# Task brief
List the lines of this listing that hold the word "pose".
** start of Provided entries **
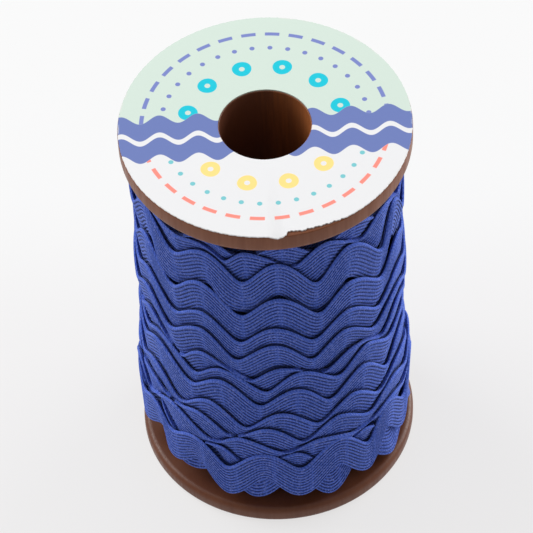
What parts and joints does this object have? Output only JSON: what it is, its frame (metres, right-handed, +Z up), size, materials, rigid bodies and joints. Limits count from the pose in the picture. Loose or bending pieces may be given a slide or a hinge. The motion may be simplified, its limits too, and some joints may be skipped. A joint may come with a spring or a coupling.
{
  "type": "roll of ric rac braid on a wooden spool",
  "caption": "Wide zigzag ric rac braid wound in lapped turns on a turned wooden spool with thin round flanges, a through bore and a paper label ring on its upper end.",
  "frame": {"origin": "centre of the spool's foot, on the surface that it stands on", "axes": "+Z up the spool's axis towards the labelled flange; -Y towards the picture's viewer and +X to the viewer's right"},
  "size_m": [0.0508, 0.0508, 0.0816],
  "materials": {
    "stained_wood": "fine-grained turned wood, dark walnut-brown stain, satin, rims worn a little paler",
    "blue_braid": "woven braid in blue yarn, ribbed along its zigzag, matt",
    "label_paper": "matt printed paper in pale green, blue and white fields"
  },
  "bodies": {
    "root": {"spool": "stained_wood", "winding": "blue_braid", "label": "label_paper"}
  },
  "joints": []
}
** end of Provided entries **
** start of Provided entries **
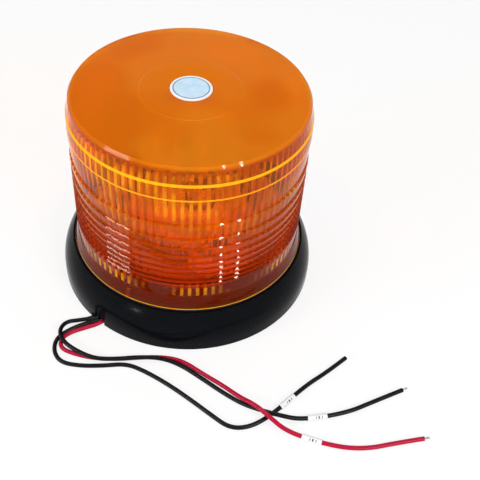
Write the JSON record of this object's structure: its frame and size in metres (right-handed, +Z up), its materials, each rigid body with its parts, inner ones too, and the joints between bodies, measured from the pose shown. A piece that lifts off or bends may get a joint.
** end of Provided entries **
# Task result
What parts and joints does this object have? Output only JSON: what it is, its frame (metres, right-handed, +Z up), size, materials, rigid bodies and joints. Limits count from the pose in the picture. Loose or bending pieces may be given a slide or a hinge. The motion may be simplified, its limits too, and some joints may be skipped. A joint may come with a spring or a coupling.
Write the JSON record of this object's structure: its frame and size in metres (right-handed, +Z up), its materials, each rigid body with its parts, inner ones too, and the joints between bodies, measured from the pose shown. A piece that lifts off or bends may get a joint.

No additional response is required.